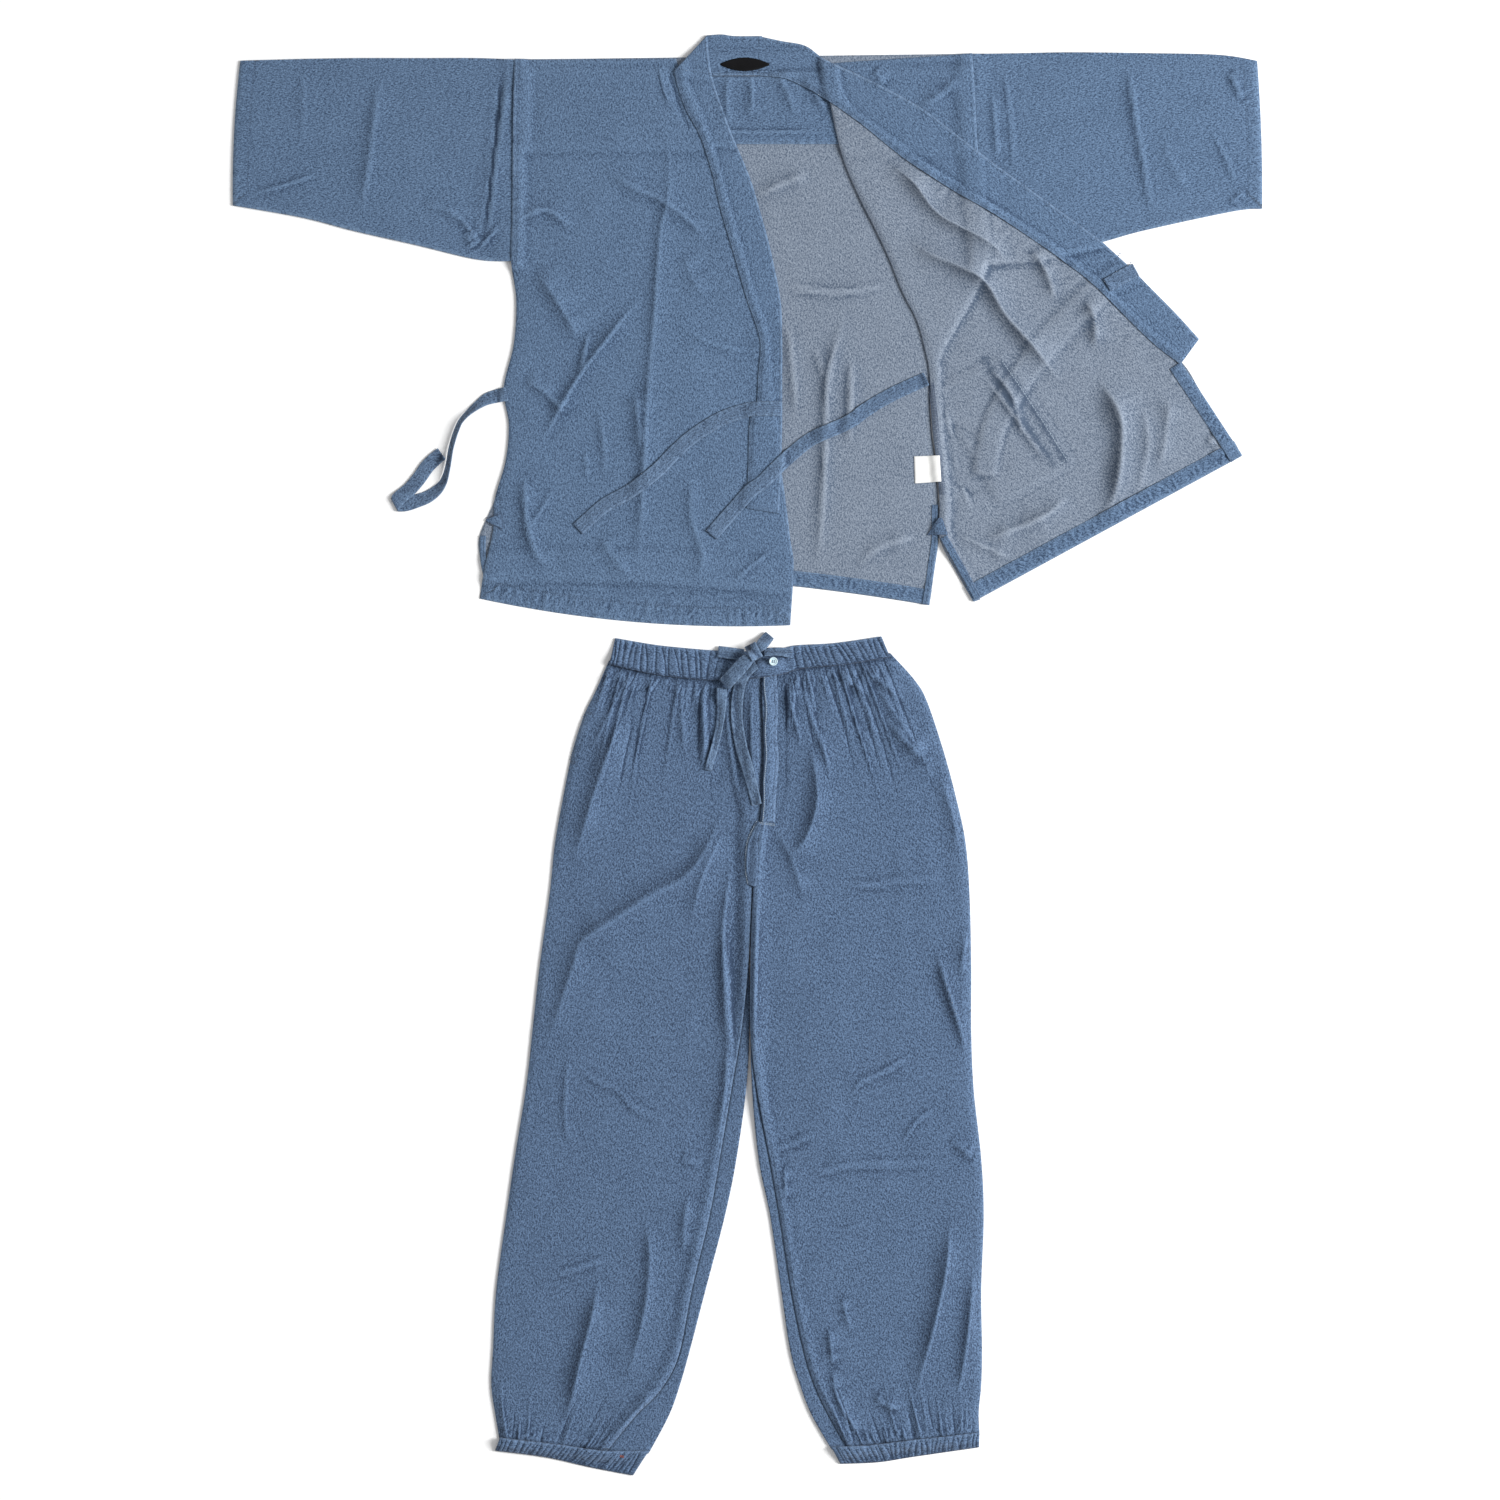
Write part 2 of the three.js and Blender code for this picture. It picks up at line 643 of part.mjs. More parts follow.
function leg(name, front, inner, cuff) {
  // The back panel lies on the table, turns up at the inner edge and ends at the inseam.
  const side = Math.sign(front[0].qx - front[0].px);
  const hem = (x) => heightOn(cuff, x, "p") + SEAM;
  const fitEnds = (grid) => {
    grid[0].forEach((p) => (p.y = waistSeam(p.x)));
    grid.at(-1).forEach((p) => (p.y = hem(p.x)));
    return grid;
  };
  const backTable = front.map((row, k) => ({ ...row, qx: inner[k][0], qy: inner[k][1] }));
  const turnTable = front.map((row, k) => {
    const [x, y] = inner[k];
    const [qx, qy] = k < CROTCH_ROW ? [x - side * ALLOWANCE, y] : [row.qx + side * SEAM, row.qy];
    return { px: x, py: y, qx, qy, bow: 0 };
  });
  const flat = lay(turned(fitEnds(ruled(backTable, 7))));
  const turn = lay(turned(fitEnds(ruled(turnTable, 1))));
  sheet(`${name}_back`, [flat, turn], COLOUR.outside);
  return () => {
    const folds = ridges(LEG_FOLDS);
    const rise = (x, y, i, j) => {
      const down = Math.min(1, (waistSeam(x) - y) / WAIST_GATHER.reach);
      return folds(x, y) * down + (j % 2 === 1 ? WAIST_GATHER.rise * (1 - down) : 0);
    };
    sheet(`${name}_front`, [lay(fitEnds(ruled(front, 12)), { rise })], COLOUR.outside);
  };
}
const layFronts = [
  leg("trousers_right", LEG_RIGHT_FRONT, LEG_RIGHT_INNER, CUFF_RIGHT),
  leg("trousers_left", LEG_LEFT_FRONT, LEG_LEFT_INNER, CUFF_LEFT),
];
layFronts.forEach((layFront) => layFront());

function casing(name, table, steps, gathered = () => true) {
  const grid = ruled(table, 2, steps);
  const rise = (x, y, i) => (i % 2 === 1 && gathered(x) ? CASING_GATHER : 0);
  const under = lay(grid, { wall: CASING });
  const over = lay(reversed(grid), { wall: CASING, rise });
  sheet(name, [under, over], COLOUR.outside, true);
}
casing("waistband", WAISTBAND, 4, (x) => x < FLAT_FRONT.from || x > FLAT_FRONT.to);
casing("cuff_right", CUFF_RIGHT, 5);
casing("cuff_left", CUFF_LEFT, 5);
sheet("fly_placket", [lay(ruled(FLY, 1, 4))], COLOUR.outside);

// ---- drawstring and button ----
function seatOf({ x, y }, radius) {
  const [w, e, s, n] = [x - radius, x + radius, y - radius, y + radius];
  return ground.peakIn({ x: w, y: s }, { x: e, y: s }, { x: e, y: n }, { x: w, y: n }) + SEAM;
}
const knotSeat = seatOf(KNOT, KNOT.width / 2);
const buttonSeat = seatOf(BUTTON, BUTTON.radius);
const knot = finish("drawstring_knot", new THREE.SphereGeometry(1, 12, 8), COLOUR.tape);
knot.scale.set(KNOT.length, KNOT.height, KNOT.width);
knot.rotation.set(Math.PI / 2, KNOT.turn, 0);
knot.position.set(KNOT.x, KNOT.y, knotSeat + KNOT.height);
const disc = new THREE.CylinderGeometry(BUTTON.radius, BUTTON.radius, BUTTON.height, BUTTON.sides);
const button = finish("waist_button", disc, COLOUR.button, 0.35);
button.rotation.x = Math.PI / 2;
button.position.set(BUTTON.x, BUTTON.y, buttonSeat + BUTTON.height / 2);

sheet("drawstring_strand_right", [layTape(STRAND_RIGHT)], COLOUR.tape);
sheet("drawstring_strand_left", [layTape(STRAND_LEFT)], COLOUR.tape);
sheet("drawstring_end_short", [layTape(END_SHORT)], COLOUR.tape);
sheet("drawstring_end_long", [layTape(END_LONG)], COLOUR.tape);
const loop = (out, back) => [layTape(back.toReversed()), layBack(out.toReversed())];
sheet("drawstring_loop_lower", loop(LOOP_LOWER_OUT, LOOP_LOWER_BACK), COLOUR.tape);
sheet("drawstring_loop_upper", loop(LOOP_UPPER_OUT, LOOP_UPPER_BACK), COLOUR.tape);

export default meshes;
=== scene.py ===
"""Looks of a samue laid flat: a wrap jacket above a pair of drawstring trousers.

Every piece of cloth is a thin closed shell that is laid, in the order of sewing and folding, on what is already
there. Tables of sections and routes are in millimetres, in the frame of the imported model; meshes are in metres.
"""

from __future__ import annotations

import logging
import math
from dataclasses import dataclass, field
from enum import Enum

import bpy
import numpy as np
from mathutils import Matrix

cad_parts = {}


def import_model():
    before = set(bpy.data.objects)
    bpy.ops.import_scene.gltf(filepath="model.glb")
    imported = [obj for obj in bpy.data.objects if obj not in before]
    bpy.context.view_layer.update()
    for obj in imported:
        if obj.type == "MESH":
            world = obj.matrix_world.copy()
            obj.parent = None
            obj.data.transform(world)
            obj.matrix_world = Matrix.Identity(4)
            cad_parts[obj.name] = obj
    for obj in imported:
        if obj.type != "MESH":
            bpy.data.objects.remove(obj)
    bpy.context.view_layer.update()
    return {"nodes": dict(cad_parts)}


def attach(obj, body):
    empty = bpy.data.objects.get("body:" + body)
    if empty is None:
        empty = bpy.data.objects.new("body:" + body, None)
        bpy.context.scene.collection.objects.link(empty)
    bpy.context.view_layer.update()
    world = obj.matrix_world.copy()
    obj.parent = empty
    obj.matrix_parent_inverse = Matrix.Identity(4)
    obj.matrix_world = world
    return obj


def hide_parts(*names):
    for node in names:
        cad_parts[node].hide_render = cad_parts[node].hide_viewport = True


logging.basicConfig(level=logging.INFO, format="%(message)s")
LOG = logging.getLogger("samue")

MM = 0.001
ROOT = "root"
CLOTH = 0.9  # wall of one layer
BAND = 1.5  # doubled collar with its turnings
CASING = 1.08  # upper wall of the waistband and cuff casings
HEM_STRIP = 0.55  # turned hem that shows on the reverse side
LABEL = 0.6  # labels and tacks
TAPE = 1.2  # folded and stitched tapes
CLEAR = 0.25  # air between two layers

Array = np.ndarray
Piece = bpy.types.Object
Look = bpy.types.Material
Point = tuple[float, float]
Path = tuple[Point, ...] | list[Point]
Table = list[tuple[float, ...]]


class Skin(Enum):
    """The two sides of the cloth, by material slot."""

    FACE = 0
    REVERSE = 1


# ---- jacket: sections (px, py, qx, qy, bow) from the wearer's right edge to the left edge ----
BACK: Table = [
    (-279, 834, 269, 841), (-280, 786, 272, 786), (-281, 722, 276, 722), (-282, 650, 281, 654), (-283, 592, 285, 596),
    (-277, 546, 255, 534), (-280, 493, 225, 474), (-292, 440, 219, 438), (-286, 396, 220, 392), (-290, 352, 225, 352),
    (-303, 306, 229, 300), (-321, 263, 229, 260), (-321, 239, 224, 222), (-317, 216, 218, 180, 14),
]
YOKE: Table = [(-272, 814, 266, 814), (-273, 774, 268, 774), (-274, 733, 270, 733)]
FRONT_RIGHT: Table = [
    (-279, 834, -86, 835), (-280, 798, -74, 799), (-281, 740, -50, 742), (-282, 650, -25, 652), (-283, 592, -9, 597),
    (-277, 546, 5, 548), (-280, 493, 20, 502), (-292, 440, 25, 440), (-286, 396, 32, 392), (-290, 352, 40, 342),
    (-303, 306, 46, 300), (-305, 269, 51, 258), (-315, 224, 55, 227), (-321, 188, 51, 156, -12),
]
FRONT_LEFT_UNDER: Table = [
    (269, 841, 92, 829), (272, 798, 98, 786), (275, 738, 112, 722), (279, 684, 131, 674), (283, 636, 153, 630),
    (285, 599, 169, 596), (265, 551, 185, 556), (241, 510, 203, 520), (226, 479, 213, 484), (226, 456, 218, 456),
    (229, 392, 221, 392), (234, 352, 226, 352), (238, 300, 230, 300), (238, 262, 230, 260), (258, 222, 250, 220),
    (279, 187, 271, 184),
]
FRONT_LEFT_FLAP: Table = [
    (92, 829, 104, 824), (98, 786, 116, 778), (112, 722, 159, 743), (131, 674, 213, 704), (153, 630, 269, 668),
    (169, 596, 321, 636), (185, 556, 369, 604), (203, 520, 411, 571), (213, 484, 445, 540), (218, 456, 473, 512),
    (221, 392, 520, 472), (226, 352, 541, 440), (230, 300, 557, 412), (230, 260, 569, 392), (250, 220, 581, 376),
    (271, 184, 593, 359),
]
SLEEVE_RIGHT: Table = [
    (-608, 833, -617, 659, -3), (-537, 835, -532, 644), (-470, 836, -470, 628), (-395, 836, -395, 611),
    (-323, 836, -323, 594), (-274, 834, -278, 592),
]
SLEEVE_LEFT: Table = [
    (264, 841, 281, 592), (327, 842, 351, 599), (387, 843, 421, 614), (476, 842, 476, 629), (565, 840, 583, 652),
    (611, 833, 617, 655, 2),
]
COLLAR_RIGHT_NECK: Table = [
    (17, 815, 17, 862), (-15, 815, -15, 862), (-50, 815, -31, 864), (-88, 820, -49, 863),
]
COLLAR_RIGHT_FRONT: Table = [
    (-88, 820, -49, 863), (-83, 800, -45, 824), (-74, 774, -38, 796), (-56, 740, -20, 746), (-42, 696, 1, 696),
    (-31, 650, 14, 654), (-15, 596, 27, 606), (-1, 547, 39, 545), (15, 498, 41, 498), (13, 456, 41, 456),
    (11, 422, 41, 422), (3, 402, 41, 402), (1, 348, 40, 348), (-1, 296, 37, 290),
]
COLLAR_LEFT: Table = [
    (13, 815, 13, 862), (45, 811, 41, 856), (70, 800, 70, 850), (87, 790, 95, 832), (131, 760, 142, 810),
    (189, 714, 209, 774), (251, 674, 273, 725), (307, 641, 328, 685), (379, 592, 403, 631), (417, 562, 443, 599),
    (482, 498, 507, 536), (519, 469, 541, 499),
]
POCKET: Table = [(236, 435, 305, 472), (305, 309, 383, 352)]
NECK_LABEL: Table = [
    (-32, 829, -32, 827), (-18, 834, -18, 822), (-3, 836, -3, 820), (12, 834, 12, 822), (26, 829, 26, 827),
]
CARE_LABEL: Table = [(200, 358, 201, 326), (230, 359, 232, 328)]
VENT_TACK_RIGHT: Table = [(-314, 282, -311, 279), (-297, 289, -293, 271)]
VENT_TACK_LEFT: Table = [(229, 284, 233, 284), (216, 264, 240, 264)]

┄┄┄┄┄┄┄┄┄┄

Exactly the lines from the one holding "if empty is" through the one holding "obj.matrix_world = world" should be printed, ends included.

■ Answer to the problem:
    if empty is None:
        empty = bpy.data.objects.new("body:" + body, None)
        bpy.context.scene.collection.objects.link(empty)
    bpy.context.view_layer.update()
    world = obj.matrix_world.copy()
    obj.parent = empty
    obj.matrix_parent_inverse = Matrix.Identity(4)
    obj.matrix_world = world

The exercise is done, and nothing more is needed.